Instructions for the task:
Find each line containing the string "materials" and return it.

Material shown:

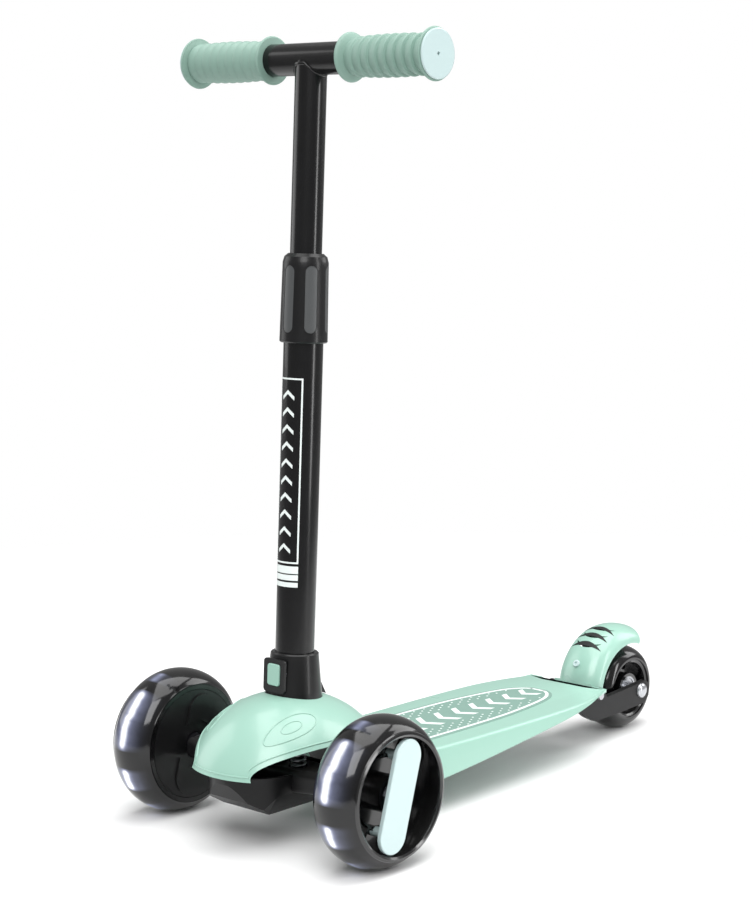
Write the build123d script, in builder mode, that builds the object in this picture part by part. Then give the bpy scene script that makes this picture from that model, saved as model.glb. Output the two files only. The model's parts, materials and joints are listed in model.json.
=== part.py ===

* * *

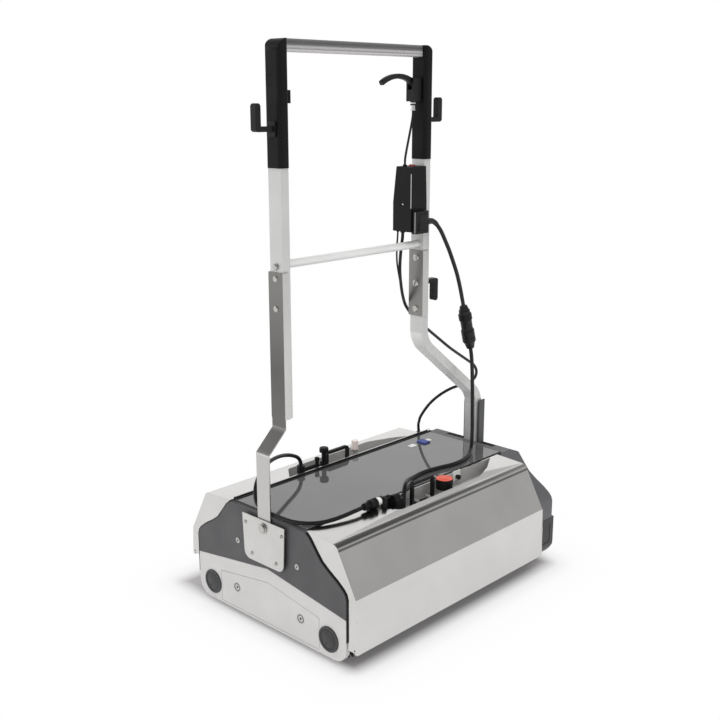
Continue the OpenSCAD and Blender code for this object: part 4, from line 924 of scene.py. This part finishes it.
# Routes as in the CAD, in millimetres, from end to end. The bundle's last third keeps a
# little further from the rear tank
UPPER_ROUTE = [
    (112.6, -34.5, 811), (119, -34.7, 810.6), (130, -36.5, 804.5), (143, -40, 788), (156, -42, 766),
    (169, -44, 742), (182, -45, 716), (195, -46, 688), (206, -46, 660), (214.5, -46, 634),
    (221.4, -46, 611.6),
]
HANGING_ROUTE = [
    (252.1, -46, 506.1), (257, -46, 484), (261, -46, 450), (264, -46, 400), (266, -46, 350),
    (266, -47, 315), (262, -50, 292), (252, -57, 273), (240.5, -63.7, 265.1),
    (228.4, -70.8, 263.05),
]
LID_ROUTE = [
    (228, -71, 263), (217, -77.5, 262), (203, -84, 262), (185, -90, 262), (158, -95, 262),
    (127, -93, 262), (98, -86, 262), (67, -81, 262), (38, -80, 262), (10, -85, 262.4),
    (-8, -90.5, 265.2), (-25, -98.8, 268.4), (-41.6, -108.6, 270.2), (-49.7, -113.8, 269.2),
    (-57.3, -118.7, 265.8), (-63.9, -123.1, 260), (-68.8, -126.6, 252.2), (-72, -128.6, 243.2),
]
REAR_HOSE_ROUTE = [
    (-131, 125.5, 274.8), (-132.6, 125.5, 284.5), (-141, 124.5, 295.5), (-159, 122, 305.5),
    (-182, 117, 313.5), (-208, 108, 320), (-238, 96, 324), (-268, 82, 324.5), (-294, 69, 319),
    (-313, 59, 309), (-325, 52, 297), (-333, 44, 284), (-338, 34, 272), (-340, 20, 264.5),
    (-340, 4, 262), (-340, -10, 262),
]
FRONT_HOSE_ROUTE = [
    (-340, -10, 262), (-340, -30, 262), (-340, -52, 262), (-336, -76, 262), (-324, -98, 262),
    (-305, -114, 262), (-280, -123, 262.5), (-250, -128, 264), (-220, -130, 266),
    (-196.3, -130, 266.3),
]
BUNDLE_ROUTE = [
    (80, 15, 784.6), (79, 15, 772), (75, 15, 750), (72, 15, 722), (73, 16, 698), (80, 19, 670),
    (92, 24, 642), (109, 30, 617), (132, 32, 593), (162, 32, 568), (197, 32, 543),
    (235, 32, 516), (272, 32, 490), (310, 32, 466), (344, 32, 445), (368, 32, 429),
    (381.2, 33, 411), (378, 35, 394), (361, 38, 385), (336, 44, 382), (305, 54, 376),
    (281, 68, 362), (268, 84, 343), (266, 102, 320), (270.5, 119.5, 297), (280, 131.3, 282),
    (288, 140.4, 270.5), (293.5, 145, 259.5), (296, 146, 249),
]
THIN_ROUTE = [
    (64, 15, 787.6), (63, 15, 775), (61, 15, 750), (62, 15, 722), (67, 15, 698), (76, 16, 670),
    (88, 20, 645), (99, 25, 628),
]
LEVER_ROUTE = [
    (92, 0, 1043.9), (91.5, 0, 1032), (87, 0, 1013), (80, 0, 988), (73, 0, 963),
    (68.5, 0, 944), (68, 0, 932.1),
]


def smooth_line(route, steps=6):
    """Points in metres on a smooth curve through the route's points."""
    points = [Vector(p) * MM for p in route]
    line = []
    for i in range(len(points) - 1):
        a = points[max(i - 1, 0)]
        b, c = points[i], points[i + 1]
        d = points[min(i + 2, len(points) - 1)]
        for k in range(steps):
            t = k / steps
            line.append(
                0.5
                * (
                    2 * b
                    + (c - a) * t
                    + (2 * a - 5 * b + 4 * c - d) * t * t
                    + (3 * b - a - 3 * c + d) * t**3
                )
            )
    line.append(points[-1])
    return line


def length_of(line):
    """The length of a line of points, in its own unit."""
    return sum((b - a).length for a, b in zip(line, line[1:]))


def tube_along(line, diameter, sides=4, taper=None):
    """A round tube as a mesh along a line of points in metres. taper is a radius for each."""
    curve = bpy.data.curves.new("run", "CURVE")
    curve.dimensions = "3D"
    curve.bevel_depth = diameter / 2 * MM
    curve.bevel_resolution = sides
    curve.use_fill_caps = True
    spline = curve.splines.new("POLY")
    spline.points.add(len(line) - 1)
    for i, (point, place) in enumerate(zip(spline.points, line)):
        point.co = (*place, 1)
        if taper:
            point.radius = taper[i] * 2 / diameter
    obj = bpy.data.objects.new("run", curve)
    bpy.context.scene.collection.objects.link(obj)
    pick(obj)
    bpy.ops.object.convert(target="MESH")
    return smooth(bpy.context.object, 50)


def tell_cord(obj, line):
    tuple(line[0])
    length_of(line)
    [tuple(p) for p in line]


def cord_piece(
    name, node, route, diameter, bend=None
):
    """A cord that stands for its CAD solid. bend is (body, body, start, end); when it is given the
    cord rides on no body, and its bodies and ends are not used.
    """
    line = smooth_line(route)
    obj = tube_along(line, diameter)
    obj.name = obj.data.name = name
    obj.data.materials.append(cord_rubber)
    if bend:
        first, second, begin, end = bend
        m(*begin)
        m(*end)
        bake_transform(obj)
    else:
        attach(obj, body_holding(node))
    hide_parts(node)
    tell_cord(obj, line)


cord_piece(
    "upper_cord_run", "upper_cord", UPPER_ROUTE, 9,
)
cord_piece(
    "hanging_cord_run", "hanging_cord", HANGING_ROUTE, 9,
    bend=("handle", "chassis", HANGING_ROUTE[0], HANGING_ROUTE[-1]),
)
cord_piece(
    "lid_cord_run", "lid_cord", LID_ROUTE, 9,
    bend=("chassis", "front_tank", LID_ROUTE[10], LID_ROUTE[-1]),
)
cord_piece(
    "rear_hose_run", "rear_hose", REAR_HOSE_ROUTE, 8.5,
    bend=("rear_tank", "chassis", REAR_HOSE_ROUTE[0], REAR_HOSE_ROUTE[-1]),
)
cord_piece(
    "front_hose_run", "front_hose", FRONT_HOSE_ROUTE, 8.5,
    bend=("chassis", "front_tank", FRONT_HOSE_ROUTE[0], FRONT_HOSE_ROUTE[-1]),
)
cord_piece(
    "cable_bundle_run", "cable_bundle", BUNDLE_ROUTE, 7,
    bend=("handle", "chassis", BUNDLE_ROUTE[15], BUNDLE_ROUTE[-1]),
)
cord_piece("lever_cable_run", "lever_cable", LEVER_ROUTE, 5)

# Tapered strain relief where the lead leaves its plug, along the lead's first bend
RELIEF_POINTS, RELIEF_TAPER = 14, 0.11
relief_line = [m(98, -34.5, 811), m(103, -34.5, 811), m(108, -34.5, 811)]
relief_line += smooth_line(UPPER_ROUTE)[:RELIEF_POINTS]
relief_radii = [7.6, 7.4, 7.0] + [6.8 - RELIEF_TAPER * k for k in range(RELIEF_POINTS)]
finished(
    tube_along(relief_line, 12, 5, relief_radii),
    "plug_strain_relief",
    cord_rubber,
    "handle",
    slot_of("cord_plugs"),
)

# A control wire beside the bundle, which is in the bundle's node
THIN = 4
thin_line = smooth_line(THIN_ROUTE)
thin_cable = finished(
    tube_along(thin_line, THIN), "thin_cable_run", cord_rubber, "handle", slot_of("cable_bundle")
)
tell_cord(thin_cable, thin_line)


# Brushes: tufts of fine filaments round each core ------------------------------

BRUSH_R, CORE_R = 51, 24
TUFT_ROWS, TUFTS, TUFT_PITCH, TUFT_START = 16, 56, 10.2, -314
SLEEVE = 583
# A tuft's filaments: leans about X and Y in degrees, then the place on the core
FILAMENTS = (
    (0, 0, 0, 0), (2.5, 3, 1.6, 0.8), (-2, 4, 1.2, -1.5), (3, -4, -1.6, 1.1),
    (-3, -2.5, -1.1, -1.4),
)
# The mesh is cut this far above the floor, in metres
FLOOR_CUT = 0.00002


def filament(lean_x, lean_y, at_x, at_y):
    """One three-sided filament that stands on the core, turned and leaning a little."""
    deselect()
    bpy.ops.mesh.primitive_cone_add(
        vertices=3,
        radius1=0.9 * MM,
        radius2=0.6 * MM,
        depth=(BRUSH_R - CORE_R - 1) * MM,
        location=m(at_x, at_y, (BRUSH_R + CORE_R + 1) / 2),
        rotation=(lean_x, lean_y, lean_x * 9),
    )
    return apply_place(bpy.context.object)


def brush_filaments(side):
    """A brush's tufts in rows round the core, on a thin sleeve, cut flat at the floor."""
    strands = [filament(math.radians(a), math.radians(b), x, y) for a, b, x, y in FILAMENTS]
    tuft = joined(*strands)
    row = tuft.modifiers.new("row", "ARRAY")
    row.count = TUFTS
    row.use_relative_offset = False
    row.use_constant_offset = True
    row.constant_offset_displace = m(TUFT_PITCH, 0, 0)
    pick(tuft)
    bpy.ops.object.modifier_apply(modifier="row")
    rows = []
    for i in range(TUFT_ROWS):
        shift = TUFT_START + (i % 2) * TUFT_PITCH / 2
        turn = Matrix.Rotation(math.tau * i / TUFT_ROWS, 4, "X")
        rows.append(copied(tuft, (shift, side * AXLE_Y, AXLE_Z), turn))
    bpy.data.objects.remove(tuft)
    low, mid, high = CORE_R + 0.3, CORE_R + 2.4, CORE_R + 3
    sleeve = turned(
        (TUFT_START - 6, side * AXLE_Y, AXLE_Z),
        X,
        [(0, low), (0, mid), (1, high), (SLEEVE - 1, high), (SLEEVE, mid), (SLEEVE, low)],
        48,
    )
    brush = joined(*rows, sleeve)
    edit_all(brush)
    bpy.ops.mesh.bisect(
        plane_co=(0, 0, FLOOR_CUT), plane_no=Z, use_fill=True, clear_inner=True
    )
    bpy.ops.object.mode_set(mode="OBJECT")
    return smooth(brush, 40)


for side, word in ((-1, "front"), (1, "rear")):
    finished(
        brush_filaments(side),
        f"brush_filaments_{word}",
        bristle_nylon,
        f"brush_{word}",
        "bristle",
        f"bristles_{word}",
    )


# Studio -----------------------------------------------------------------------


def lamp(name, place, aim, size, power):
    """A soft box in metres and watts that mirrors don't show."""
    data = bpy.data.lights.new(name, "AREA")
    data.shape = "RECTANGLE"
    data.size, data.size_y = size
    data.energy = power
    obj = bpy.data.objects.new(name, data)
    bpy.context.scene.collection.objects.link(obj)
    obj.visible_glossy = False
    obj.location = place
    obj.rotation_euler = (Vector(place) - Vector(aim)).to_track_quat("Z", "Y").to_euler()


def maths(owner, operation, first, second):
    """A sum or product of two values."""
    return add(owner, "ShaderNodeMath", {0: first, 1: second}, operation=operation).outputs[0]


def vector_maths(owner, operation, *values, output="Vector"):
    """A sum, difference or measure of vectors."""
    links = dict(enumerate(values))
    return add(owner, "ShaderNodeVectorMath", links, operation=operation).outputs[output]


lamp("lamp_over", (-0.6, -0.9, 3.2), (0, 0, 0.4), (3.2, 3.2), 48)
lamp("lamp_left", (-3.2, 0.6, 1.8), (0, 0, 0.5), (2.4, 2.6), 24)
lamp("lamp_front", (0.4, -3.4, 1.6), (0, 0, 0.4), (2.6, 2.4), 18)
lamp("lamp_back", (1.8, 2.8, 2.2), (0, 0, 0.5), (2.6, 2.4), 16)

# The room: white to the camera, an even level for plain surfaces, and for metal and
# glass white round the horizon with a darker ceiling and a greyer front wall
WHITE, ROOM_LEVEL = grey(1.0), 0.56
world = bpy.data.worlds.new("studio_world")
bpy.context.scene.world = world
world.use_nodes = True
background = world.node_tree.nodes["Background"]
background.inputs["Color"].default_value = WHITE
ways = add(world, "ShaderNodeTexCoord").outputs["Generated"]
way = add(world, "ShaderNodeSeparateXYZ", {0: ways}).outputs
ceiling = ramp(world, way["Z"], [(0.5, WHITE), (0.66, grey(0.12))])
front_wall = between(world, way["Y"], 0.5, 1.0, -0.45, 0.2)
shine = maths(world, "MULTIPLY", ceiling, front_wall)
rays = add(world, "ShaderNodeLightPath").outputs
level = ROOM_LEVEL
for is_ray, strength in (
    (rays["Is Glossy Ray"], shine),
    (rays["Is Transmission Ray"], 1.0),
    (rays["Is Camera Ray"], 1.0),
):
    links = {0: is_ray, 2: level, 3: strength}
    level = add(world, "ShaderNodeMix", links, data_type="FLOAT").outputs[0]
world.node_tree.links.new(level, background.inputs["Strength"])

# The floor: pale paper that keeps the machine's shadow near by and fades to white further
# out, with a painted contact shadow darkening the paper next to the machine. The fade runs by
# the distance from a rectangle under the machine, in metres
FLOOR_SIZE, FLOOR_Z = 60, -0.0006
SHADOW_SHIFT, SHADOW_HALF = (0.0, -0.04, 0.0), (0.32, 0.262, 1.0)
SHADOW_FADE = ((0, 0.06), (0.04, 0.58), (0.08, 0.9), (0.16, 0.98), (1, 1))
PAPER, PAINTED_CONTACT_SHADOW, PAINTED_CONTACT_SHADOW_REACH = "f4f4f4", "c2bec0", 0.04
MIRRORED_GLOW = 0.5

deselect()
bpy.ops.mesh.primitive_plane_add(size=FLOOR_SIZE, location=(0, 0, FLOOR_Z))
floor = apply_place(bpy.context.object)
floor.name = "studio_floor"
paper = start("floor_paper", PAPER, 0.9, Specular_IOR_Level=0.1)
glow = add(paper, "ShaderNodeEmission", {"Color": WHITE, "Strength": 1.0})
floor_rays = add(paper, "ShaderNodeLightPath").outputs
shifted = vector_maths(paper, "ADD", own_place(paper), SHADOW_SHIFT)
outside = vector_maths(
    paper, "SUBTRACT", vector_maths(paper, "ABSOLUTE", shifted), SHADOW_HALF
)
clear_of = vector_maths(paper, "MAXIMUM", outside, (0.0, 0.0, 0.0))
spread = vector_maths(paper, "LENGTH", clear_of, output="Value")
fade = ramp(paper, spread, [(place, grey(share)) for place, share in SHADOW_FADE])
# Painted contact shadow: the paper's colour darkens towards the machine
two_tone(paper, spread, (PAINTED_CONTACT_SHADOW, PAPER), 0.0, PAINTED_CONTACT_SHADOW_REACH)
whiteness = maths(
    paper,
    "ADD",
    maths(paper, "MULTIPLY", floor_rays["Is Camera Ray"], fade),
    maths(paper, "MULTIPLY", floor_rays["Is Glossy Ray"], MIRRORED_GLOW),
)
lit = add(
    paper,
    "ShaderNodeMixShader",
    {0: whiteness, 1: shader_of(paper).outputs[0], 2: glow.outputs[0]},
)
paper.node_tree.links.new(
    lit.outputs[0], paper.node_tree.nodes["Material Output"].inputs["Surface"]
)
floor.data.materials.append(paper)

Written solution:
Write the build123d script, in builder mode, that builds the object in this picture part by part. Then give the bpy scene script that makes this picture from that model, saved as model.glb. Output the two files only. The model's parts, materials and joints are listed in model.json.
    obj.data.materials.append(cord_rubber)
floor.data.materials.append(paper)